Great post as usual, Kris. And what a coincidence that you posted about inventory this week—we recently had a chapter on inventory in my grad school accounting class. 😀
As for repeats for Free Fiction Monday, I’d personally LOVE it if you’d repost “Red Letter Day.” I read that story in an anthology a little while ago (I need to go buy said anthology) and it’s amazing. One of my favorite works of yours, actually. A Google search reveals it was posted for FFM two years ago at this point… 🙂 🙂
I’m afraid it’s not scheduled for a while, Natalie. Maybe next year…But thank you, thank you for the comments on it!

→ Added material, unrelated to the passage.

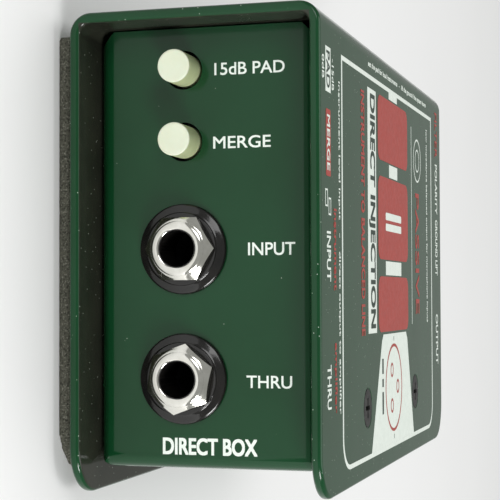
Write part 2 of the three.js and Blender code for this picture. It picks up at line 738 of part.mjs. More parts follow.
// ---- assembly ----

add('outer_shell', outerShell(), greenPaint());
add('inner_chassis', innerChassis(), greenPaint());
add('no_slip_pad', noSlipPad(), foam());
addShellScrews();
addJack('input', INPUT_X, 0);
addJack('thru', THRU_X, THREE.MathUtils.degToRad(40));
addSwitch('pad', SWITCH_X[0], (solid) => solid);
addSwitch('merge', SWITCH_X[1], (solid) => solid);
addSwitch('speaker', REAR_SWITCH_X[0], toRear);
addSwitch('polarity', REAR_SWITCH_X[1], toRear);
addSwitch('ground_lift', REAR_SWITCH_X[2], toRear);
addXlr();
addElectronics();

export default box;
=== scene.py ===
"""Direct injection box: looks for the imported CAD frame. Metres, +Z up, front panel facing -Y."""

import math

import bmesh
import bpy
from mathutils import Matrix, Vector, noise


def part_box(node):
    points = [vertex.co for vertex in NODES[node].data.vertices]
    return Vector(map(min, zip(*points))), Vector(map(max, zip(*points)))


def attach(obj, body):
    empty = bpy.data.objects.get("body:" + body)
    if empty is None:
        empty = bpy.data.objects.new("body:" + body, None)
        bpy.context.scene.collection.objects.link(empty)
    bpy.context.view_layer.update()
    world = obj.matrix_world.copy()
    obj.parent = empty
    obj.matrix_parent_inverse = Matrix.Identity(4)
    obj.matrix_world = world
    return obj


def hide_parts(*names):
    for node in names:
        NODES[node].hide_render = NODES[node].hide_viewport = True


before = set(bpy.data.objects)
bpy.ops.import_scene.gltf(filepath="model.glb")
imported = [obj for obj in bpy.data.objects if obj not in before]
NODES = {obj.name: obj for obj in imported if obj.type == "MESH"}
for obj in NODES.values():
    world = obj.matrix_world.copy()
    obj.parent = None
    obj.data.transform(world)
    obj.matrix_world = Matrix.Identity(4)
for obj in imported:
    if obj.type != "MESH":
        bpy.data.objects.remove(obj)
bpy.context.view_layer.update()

MM = 0.001
ROOT = "enclosure"
SHELL_LOW, SHELL_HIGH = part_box("outer_shell")
CHASSIS_LOW, CHASSIS_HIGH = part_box("inner_chassis")
PRINT_LIFT = 0.02 * MM            # printing stands this far off the paint
PRINT_BODY = 0.015 * MM
FRONT_FACE_Y = CHASSIS_LOW.y
REAR_FACE_Y = CHASSIS_HIGH.y
TOP_Z = SHELL_HIGH.z
SHEET = SHELL_HIGH.z - CHASSIS_HIGH.z - 0.3 * MM      # the chassis clears the plates by 0.3 mm
CAP_FACE = -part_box("pad_button")[0].y                 # buttons' faces, from the middle of the box
CONTROL_Z = (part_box("pad_button")[0].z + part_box("pad_button")[1].z) / 2


def centre_x(node):
    low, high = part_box(node)
    return (low.x + high.x) / 2


# ---------------------------------------------------------------- camera

# Fitted to the photo's edges, with the sleeve taken as 84 by 127 mm.
CAMERA_PLACE = Vector((7.61, -300.39, 105.01)) * MM
CAMERA_AIM = Vector((-0.52, -55.2, 33.41)) * MM
CAMERA_LENS = 106.1
CAMERA_ROLL = math.radians(0.19)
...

This post left me very giddy and excited. The idea of building my inventory, having lots of stuff to work with… I love that (and it’s actually been my focus for the last year; I’m having a blast with it!) Only problem is now I want to write All The Things at once. LOL. Thanks, Kris!
FWIW, I had an editor of a mystery anthology (a charity anthology, granted, but she’s a multipublished author herself) say this about the bio I submitted: “Want to let you know privately that I need to take out the laudatory tone in your bio.” She still included my sales, but in a different tone, and it makes me wonder if it’s a thing in the non-pro mystery markets.
I think that sounds like a personal issue for the editor. In 30+ years, I have never had that experience. Anyone else?
“Some of those writers made it easy for me: in their bios, they told me what books they had out through 2006. Others told me that they lived with their cats in the wilds of Schenectady. I have no idea if those writers have published more than one short story. If I remember when I’m away from that book, I might actually look.”
I’ve been thinking about this for a while, but haven’t found a solution–maybe you have some advice. What sort of things do go well in the bio of a newer multi-genre author who doesn’t yet have any awards, publishing credits (outside of self-publishing), or a series? Before my bio in my ebooks, I list and link my other work in an “Also by” page…but my actual bio is mostly about other things I read and my family (the cat gets a mention). I end the bio with a link to my homepage, but is that enough?
Is this the place to post excerpts from what few reader comments I’ve gotten? That goes against the “don’t read your reviews” advice (which I actually like following, reader comments too easily get in my head).
Thanks in advance if you reply. :3
Readers want to know what the next book is, how to find your work, and what else is available. They don’t care about much more than that. I’m not sure why you’re minimizing the self-published work. You list that the way you would list any other publication. For example, “she’s the author of five novels, the latest being All About My Cats.” That’s really what you need. And if you have a book with that title, then mention your cats. Or if you wrote a book about gaming, and you’re a gamer, mention that. If the anthology is mystery stories, make sure you have your mysteries listed. If you don’t have mysteries, don’t say that, just give them the standard sentence (like the one above). Also, list your website if you have one.
Thank you!
Pretty interesting. I learned a lot.